After careful consideration of the able and forcible argument of the plaintiff's counsel on this subject, we are unable, in view of the governing rule of construction in such cases, to adopt its reasoning to the effect that the language or nature of the grant is such as to cut off all competition in furnishing water to the city and its inhabitants, and to vest in the plaintiff the exclusive franchise in that respect.

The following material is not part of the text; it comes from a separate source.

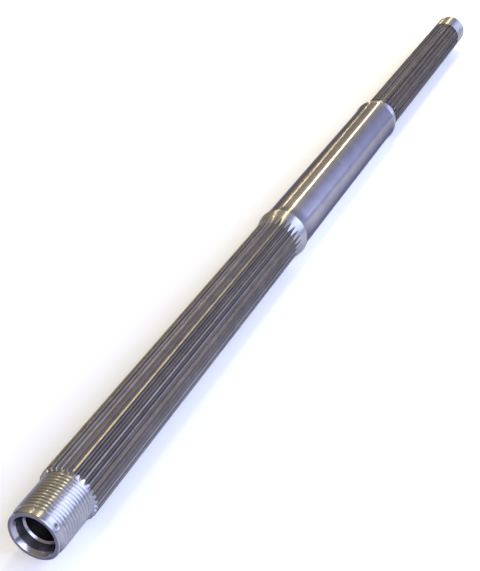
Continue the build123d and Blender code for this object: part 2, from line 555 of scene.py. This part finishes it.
def steel_material(name, dark, pale, edge_tint, roughness, roughness_range, anisotropy, mark_width,
                   mark_height, tip_tint=None, low_roughness=0.0):
    """Machined steel whose tool marks run round the shaft, so that its highlights stretch along it.

    Marks are noise that changes every mark_width along the axis and slowly round it. They move the
    roughness and the surface a little, and a broad stain moves the colour. The edge tint darkens
    steel that is seen at a glancing angle. Between teeth, the colour goes from the tip tint to
    plain and the roughness rises, by depth below the turned outline.
    """
    material = bpy.data.materials.new(name)
    material.use_nodes = True
    tree = material.node_tree
    tree.nodes.clear()
    place = add(tree, "ShaderNodeTexCoord").outputs["Object"]
    round_shaft = add(tree, "ShaderNodeVectorMath", {0: (1, 0, 0), 1: place}, operation="CROSS_PRODUCT")
    along = add(tree, "ShaderNodeMapping", {
        "Vector": place, "Scale": (1 / (mark_width * MM), round_scale, round_scale)})
    marks = add(tree, "ShaderNodeTexNoise", {"Vector": along.outputs[0], "Scale": 1.0, "Detail": 3.0,
                                             "Roughness": 0.6})
    stain = add(tree, "ShaderNodeTexNoise", {"Vector": place, "Scale": stain_scale, "Detail": 4.0,
                                             "Roughness": 0.6})
    shade = add(tree, "ShaderNodeValToRGB", {"Fac": stain.outputs["Fac"]}, [
        (stain_levels[0], dark), (stain_levels[1], pale)])
    base = shade.outputs["Color"]
    rough = add(tree, "ShaderNodeMapRange", {
        "Value": marks.outputs["Fac"], "From Min": mark_levels[0], "From Max": mark_levels[1],
        "To Min": roughness - roughness_range, "To Max": roughness + roughness_range})
    if tip_tint:
        depth = add(tree, "ShaderNodeAttribute", attribute_name="depth").outputs["Fac"]
        low = add(tree, "ShaderNodeValToRGB", {"Fac": depth}, [
            (bare_depth, tip_tint), (plain_depth, "#FFFFFF")])
        base = add(tree, "ShaderNodeMix", {"Factor": 1.0, 6: base, 7: low.outputs["Color"]},
                   data_type="RGBA", blend_type="MULTIPLY").outputs[2]
        cut = add(tree, "ShaderNodeMapRange", {
            "Value": depth, "From Min": roughening_depths[0], "From Max": roughening_depths[1],
            "To Min": 0.0, "To Max": low_roughness})
        rough = add(tree, "ShaderNodeMath", {0: rough.outputs[0], 1: cut.outputs[0]}, operation="ADD")
    bump = add(tree, "ShaderNodeBump", {"Height": marks.outputs["Fac"], "Strength": 1.0,
                                        "Distance": mark_height * MM})
    shader = add(tree, "ShaderNodeBsdfPrincipled", {
        "Base Color": base, "Metallic": 1.0, "Roughness": rough.outputs[0], "Anisotropic": anisotropy,
        "Anisotropic Rotation": highlight_turn, "Normal": bump.outputs[0], "Tangent": round_shaft.outputs[0],
        "Specular Tint": colour(edge_tint),
    })
    add(tree, "ShaderNodeOutputMaterial", {"Surface": shader.outputs[0]})
    return material


# The marks of all these finishes are wider than a tool leaves, so that they show at all.

# Fine turning on the pilot, the counterbore, the chamfers of the near teeth and the far face: a cool
# grey that smears the window along the shaft and keeps it narrow round it, so it reads as lathe work.
turned_steel = steel_material(
    "turned steel", dark="#9899A4", pale="#A7A8B3", edge_tint="#3A3A3E", roughness=0.28,
    roughness_range=0.02, anisotropy=0.82, mark_width=1.6, mark_height=0.003)

# Coarser turning on the thread, the collars and the far land: pale and broad in its shine, so
# these rings stand out white beside the dark teeth.
coarse_turned_steel = steel_material(
    "coarse turned steel", dark="#AFB0BA", pale="#BEBFC9", edge_tint="#2A2A2E", roughness=0.40,
    roughness_range=0.03, anisotropy=0.95, mark_width=1.6, mark_height=0.003)

# Facing on the near end: a violet grey, darker ring that marks the cut end of the bar. Its darker violet grey
# is painted shade: it stands in for the dim surroundings that the face mirrors.
faced_steel_painted_shade = steel_material(
    "faced steel", dark="#6E6A80", pale="#807C92", edge_tint="#606068", roughness=0.30,
    roughness_range=0.03, anisotropy=0.5, mark_width=1.6, mark_height=0.006)

# Hobbing on the teeth: dark and warm, rough in the spaces and on the flanks, smoother and a shade
# darker on the tips, so the splines read as dark lines with soft bright edges.
hobbed_steel = steel_material(
    "hobbed steel", dark="#7C7779", pale="#898486", edge_tint="#202024", roughness=0.31,
    roughness_range=0.03, anisotropy=0.6, mark_width=2.0, mark_height=0.004, tip_tint="#E2E2E2",
    low_roughness=0.30)

# Grinding on the body, and the polished lip of the bore: the smoothest finish, with sharp bright
# streaks along the shaft and a crisp white patch at the mouth of the bore.
ground_steel = steel_material(
    "ground steel", dark="#AAA9B4", pale="#B6B5BF", edge_tint="#66667C", roughness=0.21,
    roughness_range=0.01, anisotropy=0.86, mark_width=2.5, mark_height=0.0005)

# Drilling in the deep bore and on the thread's plunge mark: dull, and painted dark as shade in these hollows,
# so they fall into shade.
drilled_steel_painted_shade = steel_material(
    "drilled steel", dark="#5A5A60", pale="#77777E", edge_tint="#707074", roughness=0.35,
    roughness_range=0.04, anisotropy=0.5, mark_width=3.0, mark_height=0.010)

# ---- Mesh ----

sharp_angle = 32            # edges that turn more than this stay crisp
merge_distance = 0.002      # points this close are one
shortest_edge = 0.0001      # shorter edges are closed up
mesh = bpy.data.meshes.new("dressed_shaft")
mesh.from_pydata(np.concatenate(skin.points).tolist(), [], skin.faces)
mesh.polygons.foreach_set("material_index", np.concatenate(skin.finishes).astype(np.int32))
mesh.attributes.new("depth", "FLOAT", "POINT").data.foreach_set("value", np.concatenate(skin.depths))
for material in (turned_steel, hobbed_steel, ground_steel, drilled_steel_painted_shade, faced_steel_painted_shade, coarse_turned_steel):
    mesh.materials.append(material)   # in the order that numbers the finishes
joined = bmesh.new()
joined.from_mesh(mesh)
bmesh.ops.remove_doubles(joined, verts=joined.verts, dist=merge_distance * MM)
bmesh.ops.dissolve_degenerate(joined, edges=joined.edges, dist=shortest_edge * MM)
joined.to_mesh(mesh)
joined.free()
mesh.shade_smooth()
mesh.set_sharp_from_angle(angle=np.radians(sharp_angle))
dressed_shaft = bpy.data.objects.new("dressed_shaft", mesh)
bpy.context.collection.objects.link(dressed_shaft)
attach(dressed_shaft, "root")
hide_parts(SHAFT)

# ---- Floor, walls and lamps, in metres ----

floor_mesh = bpy.data.meshes.new("floor")
floor_z = cad_box[0][2]
floor_half = 30.0           # wide enough to fill the view
paper_glow = 0.18
floor_mesh.from_pydata([(x * floor_half, y * floor_half, floor_z) for x, y in
                        ((-1, -1), (1, -1), (1, 1), (-1, 1))], [], [(0, 1, 2, 3)])
floor = bpy.data.objects.new("floor", floor_mesh)
bpy.context.collection.objects.link(floor)
# White paper, matt and faintly blue: it keeps the shaft's soft shadow, and its own faint glow, which
# only the camera and reflections see, lifts it to white.
paper = bpy.data.materials.new("white paper")
paper.use_nodes = True
tree = paper.node_tree
tree.nodes.clear()
diffuse = add(tree, "ShaderNodeBsdfDiffuse", {"Color": colour("#E9ECF6")})
path = add(tree, "ShaderNodeLightPath")
seen = add(tree, "ShaderNodeMath", {0: path.outputs["Is Camera Ray"], 1: path.outputs["Is Glossy Ray"]},
           operation="ADD")
seen = add(tree, "ShaderNodeMath", {0: seen.outputs[0], 1: path.outputs["Is Transmission Ray"]},
           operation="ADD")
glow = add(tree, "ShaderNodeMath", {0: seen.outputs[0], 1: paper_glow}, operation="MULTIPLY")
white = add(tree, "ShaderNodeEmission", {"Strength": glow.outputs[0]})
both = add(tree, "ShaderNodeAddShader", {0: diffuse.outputs[0], 1: white.outputs[0]})
add(tree, "ShaderNodeOutputMaterial", {"Surface": both.outputs[0]})
floor_mesh.materials.append(paper)

scene = bpy.context.scene
scene.view_settings.view_transform = "Standard"
wall_strength = 2.1         # of the pale walls, which the brightness below scales
world = bpy.data.worlds.new("studio")
scene.world = world
world.use_nodes = True
tree = world.node_tree
tree.nodes.clear()
looking = add(tree, "ShaderNodeSeparateXYZ", {"Vector": add(tree, "ShaderNodeTexCoord").outputs["Generated"]})
# Colour of the walls by direction across the shaft: blue in front, cream overhead and behind
across = add(tree, "ShaderNodeMapRange", {"Value": looking.outputs["Y"], "From Min": -1.0, "From Max": 1.0})
walls = add(tree, "ShaderNodeValToRGB", {"Fac": across.outputs[0]}, [
    (0.0, "#B4C0F4"), (1.0, "#D9C9A8"), (0.28, "#C0C8FF"), (0.36, "#C6C9EE"), (0.48, "#EAE2D1"),
    (0.75, "#F2DDB4")])
# Their brightness by direction along the shaft: dim overhead, with a bright strip towards the far
# end that the near collar's rise mirrors
ahead = add(tree, "ShaderNodeMapRange", {"Value": looking.outputs["X"], "From Min": -1.0, "From Max": 1.0})
level = add(tree, "ShaderNodeValToRGB", {"Fac": ahead.outputs[0]}, [
    (0.0, "#B0B0B0"), (1.0, "#909090"), (0.2, "#909090"), (0.5, "#5C5C5C"), (0.74, "#969696"),
    (0.80, "#F0F0F0"), (0.86, "#A8A8A8"), (0.93, "#B4B4B4"), (0.965, "#989898")])
strength = add(tree, "ShaderNodeMath", {0: level.outputs["Color"], 1: wall_strength}, operation="MULTIPLY")
sky = add(tree, "ShaderNodeBackground", {"Color": walls.outputs["Color"], "Strength": strength.outputs[0]})
add(tree, "ShaderNodeOutputWorld", {"Surface": sky.outputs[0]})


def area_lamp(name, middle, turn, size, radiance, tint):
    """Rectangular lamp at a place, with a turn: its power is its radiance by its area by pi."""
    light = bpy.data.lights.new(name, "AREA")
    light.shape = "RECTANGLE"
    light.size, light.size_y = size
    light.energy = radiance * size[0] * size[1] * np.pi
    light.color = colour(tint)[:3]
    holder = bpy.data.objects.new(name, light)
    holder.location = middle
    holder.rotation_euler = turn
    bpy.context.collection.objects.link(holder)


def lamp(name, middle, toward, size, radiance, tint):
    """Lamp that faces a place, its first side as level as it can be."""
    turn = (Vector(middle) - Vector(toward)).to_track_quat("Z", "Y").to_euler()
    area_lamp(name, middle, turn, size, radiance, tint)


def tube(name, start, end, width, radiance, tint):
    """Long narrow lamp between two places above the shaft, facing down to it: its back is turned
    along the line from the origin to its middle, square to the tube."""
    start, end = Vector(start), Vector(end)
    along = (end - start).normalized()
    middle = (start + end) / 2
    up = (middle - middle.dot(along) * along).normalized()
    turn = Matrix((along, up.cross(along), up)).transposed().to_euler()
    area_lamp(name, middle, turn, ((end - start).length, width), radiance, tint)


# The window lights the thread, the skylights the body, and the door the near face. The tubes are
# the two gold streaks along the shaft.
lamp("window", (-0.25, -1.96, 1.35), (-0.57, 0, 0), (1.4, 2.0), 5.5, "#DCE8FF")
lamp("skylight", (1.3, -1.3, 1.15), (-0.1, 0, 0), (0.5, 1.6), 2.1, "#E8EEFF")
lamp("low_skylight", (1.3, -1.35, 0.95), (-0.1, 0, 0), (0.5, 2.2), 0.7, "#E8EEFF")
lamp("door", (-2.67, -1.5, 1.59), (-0.57, 0, 0), (2.0, 2.2), 3.5, "#F2F4FF")
tube("tube", (0.3, 0.05, 2.0), (6.0, 0.8, 2.0), 0.20, 11.0, "#FFF0B4")
tube("far_tube", (0.2, 0.78, 1.0), (3.4, 1.62, 1.0), 0.04, 24.0, "#FFF0B4")

# ---- Camera: beyond the threaded end and above it, looking down along the shaft ----

camera = bpy.data.cameras.new("camera")
camera.lens = 69.0
camera.sensor_width = 36.0
camera.clip_end = 200.0
viewer = bpy.data.objects.new("camera", camera)
viewer.location = (-1.04953, -0.35142, 0.54467)
viewer.rotation_euler = Euler(np.radians((58.591, 0.0, -66.803)))
bpy.context.collection.objects.link(viewer)
scene.camera = viewer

The effect of rival means for the supply of water to the city upon the value of the plaintiff's franchise, is not properly the subject of consideration upon this inquiry, unless it bear upon the question of construction of its charter, for which purpose it does not seem important The plaintiff's structures belong to it conclusively, and it is its exclusive right to take water from its reservoirs, convey it through its mains and pipes and to use its apparatus for the distribution and supply of water to the city and its inhabitants. The franchise of the plaintiff and all its property remain subject to its control and management. By force of the grant to it, the plaintiff took and has the right to maintain its structures, the privilege of supplying all the water the city or its inhabitants may take from it, but not the right to supply them with all the water they may be permitted to use. It may be that the demand upon it for supply will be lessened by the addition of other means which may be provided to bring water into the city.